==== Collected material
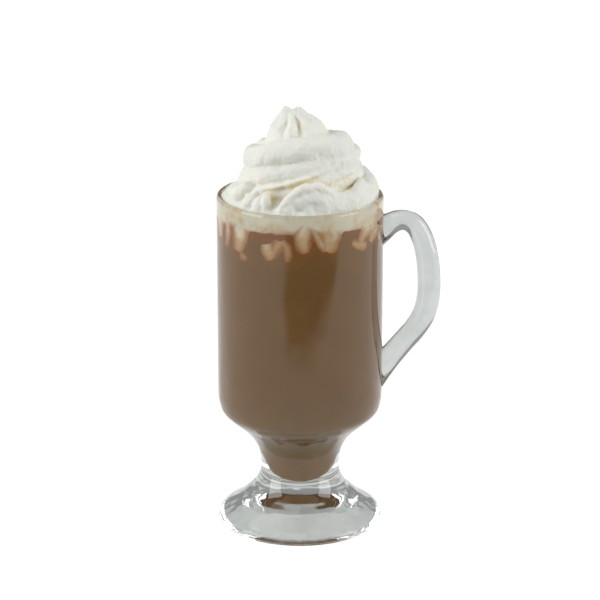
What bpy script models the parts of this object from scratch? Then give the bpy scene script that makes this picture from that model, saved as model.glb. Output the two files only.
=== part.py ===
# A footed glass mug of milky coffee under a piped swirl of whipped cream.
# Sizes are in millimetres and become metres when a mesh is made. Z is up, and the origin lies on the
# surface that the foot stands on, in the middle of the outline, so the mug's own axis is to the left of it.

import math
import random

import bmesh
import bpy
import numpy as np

MM = 0.001

# Driving sizes of the glass
RIM_HEIGHT = 150.0
BODY_RADIUS = 36.25
WALL = 2.8
FOOT_RADIUS = 36.5
STEM_RADIUS = 17.3
HANDLE_REACH = 61.5
LIP_ROUNDING = 1.3
GAP = 0.35

# Height at which the wall's inner face becomes straight, and the lowest point of the bowl
STRAIGHT_FROM = 66.0
BOWL_BOTTOM = 18.2

SEGMENTS = 56
FINE_SEGMENTS = 2 * SEGMENTS
SHARP_ANGLE = 40
INSIDE_RADIUS = BODY_RADIUS - WALL
FILL_RADIUS = INSIDE_RADIUS - GAP

AXIS_X = -(HANDLE_REACH - FOOT_RADIUS) / 2

# Outer side from the foot's edge up to the straight body: radius, height
OUTSIDE_CURVE = [
    (FOOT_RADIUS - 0.7, 0.3), (FOOT_RADIUS, 1.6), (35.8, 3.6), (32.6, 6.1), (28.2, 9.0),
    (24.8, 12.0), (21.3, 15.5), (19.0, 19.0), (STEM_RADIUS + 0.1, 23.5), (STEM_RADIUS + 0.2, 28.5),
    (18.9, 34.5), (22.2, 40.0), (27.0, 45.0), (32.0, 49.2), (35.2, 53.0), (BODY_RADIUS, 58.5),
]
# Inner side from the bowl's lowest point up to the straight wall: radius, height
INSIDE_CURVE = [
    (0.0, BOWL_BOTTOM), (4.2, 19.0), (7.4, 21.6), (9.3, 26.0), (10.4, 31.0), (12.0, 36.0),
    (15.6, 40.2), (20.6, 43.6), (25.6, 47.2), (29.9, 51.0), (32.3, 55.4), (INSIDE_RADIUS, STRAIGHT_FROM),
]
# Underside from the resting ring in to the dome's middle: radius, height
UNDERSIDE_CURVE = [
    (32.0, 0.0), (30.4, 0.9), (24.0, 4.2), (18.0, 7.0), (12.0, 9.2), (6.0, 10.6), (0.0, 11.0),
]
RESTING_RING_OUTER = 34.6

# Handle: distance from the mug's axis, height, thickness seen from the side, width seen from the front
HANDLE_LINE = [
    (31.0, 131.4, 14.0, 12.5), (35.0, 133.8, 11.6, 11.2), (39.0, 136.4, 9.6, 9.8),
    (42.8, 138.0, 8.7, 9.3), (46.6, 137.9, 8.8, 9.2), (50.4, 135.2, 9.2, 9.2), (53.4, 129.4, 9.6, 9.3),
    (55.4, 121.0, 9.9, 9.4), (HANDLE_REACH - 5.05, 110.5, 10.1, 9.5), (55.9, 102.0, 10.1, 9.5),
    (54.0, 94.8, 10.1, 9.4), (50.2, 88.4, 9.9, 9.3), (45.4, 82.6, 9.8, 9.4), (40.6, 76.8, 10.0, 9.9),
    (36.2, 71.5, 11.0, 10.8), (31.0, 65.2, 13.0, 12.4),
]
HANDLE_SQUARENESS = 2.7
HANDLE_SIDES = 16
HANDLE_STEPS = 2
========
### Request:
Starting at the first line of the data above, please restate word for word every line up to and including the one that holds "AXIS_X = -(HANDLE_REACH - FOOT_RADIUS) / 2", and add nothing else.

### Answer to the exercise:
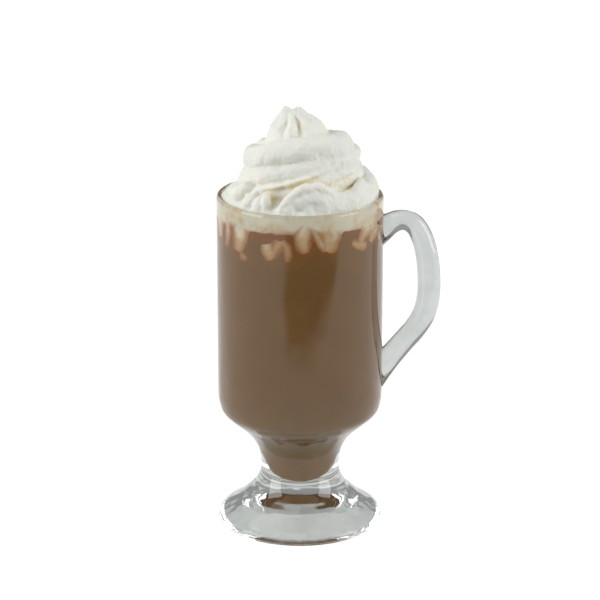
What bpy script models the parts of this object from scratch? Then give the bpy scene script that makes this picture from that model, saved as model.glb. Output the two files only.
=== part.py ===
# A footed glass mug of milky coffee under a piped swirl of whipped cream.
# Sizes are in millimetres and become metres when a mesh is made. Z is up, and the origin lies on the
# surface that the foot stands on, in the middle of the outline, so the mug's own axis is to the left of it.

import math
import random

import bmesh
import bpy
import numpy as np

MM = 0.001

# Driving sizes of the glass
RIM_HEIGHT = 150.0
BODY_RADIUS = 36.25
WALL = 2.8
FOOT_RADIUS = 36.5
STEM_RADIUS = 17.3
HANDLE_REACH = 61.5
LIP_ROUNDING = 1.3
GAP = 0.35

# Height at which the wall's inner face becomes straight, and the lowest point of the bowl
STRAIGHT_FROM = 66.0
BOWL_BOTTOM = 18.2

SEGMENTS = 56
FINE_SEGMENTS = 2 * SEGMENTS
SHARP_ANGLE = 40
INSIDE_RADIUS = BODY_RADIUS - WALL
FILL_RADIUS = INSIDE_RADIUS - GAP

AXIS_X = -(HANDLE_REACH - FOOT_RADIUS) / 2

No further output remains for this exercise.